A Genetic Approach to Defining the Role of Glucose in Vascular Remodeling

Abstract

The contributing role of glucose in vascular disease is controversial. The goal of this study was to use a genetic approach to test the hypothesis that increasing cellular glucose uptake was sufficient to alter vascular remodeling in response to injury. Two transgenic models were established harboring the insulin-independent glucose transporter (Glut1) under the control of the smooth muscle specific sm22alpha promoter (Sm22Glut1) and the ubiquitous beta-actin promoter (beta-actinGlut1).
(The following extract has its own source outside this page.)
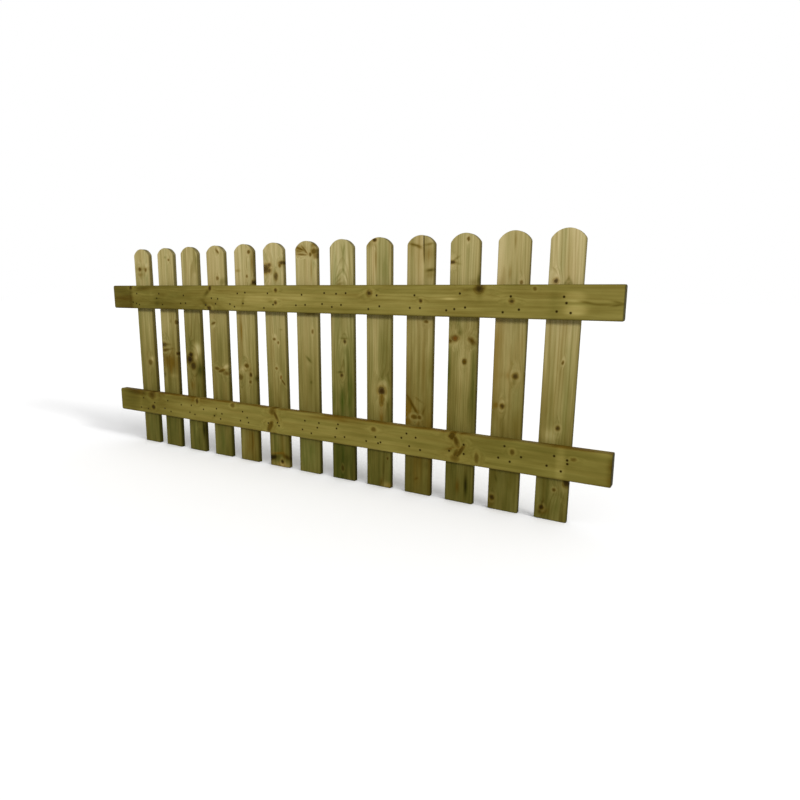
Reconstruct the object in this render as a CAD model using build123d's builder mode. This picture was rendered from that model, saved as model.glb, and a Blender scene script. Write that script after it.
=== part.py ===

Glut1 protein in the aorta and glucose uptake in isolated aortic smooth muscle cells were significantly increased in both models (sm22Glut1 5183±141 cpm, beta-actinGlut1 8289±367 cpm, wild type 2059±239 cpm, p<0.05, n=3). Fasting blood glucose, non-esterified fatty acids, and insulin levels were unaffected. Up-regulation of Glut1 led to an increase in circulating matrix metalloproteinase-9 (MMP-9) (sm22Glut1 236±55 ng/mL, beta-actinGlut1 641±89 ng/mL, wild type 85±10 ng/mL, n=4-6, p<0.05). Vascular injury induced a marked increase in local MMP-9 expression in the lesion of both models along with a significant increase in the number of macrophages and a decrease in smooth muscle cells. In summary, the data suggest that increased cellular glucose uptake elevates circulating and local MMP-9 and promotes an inflammatory phenotype in the vessel. This study was supported by funding from the Lillehei Heart Institute.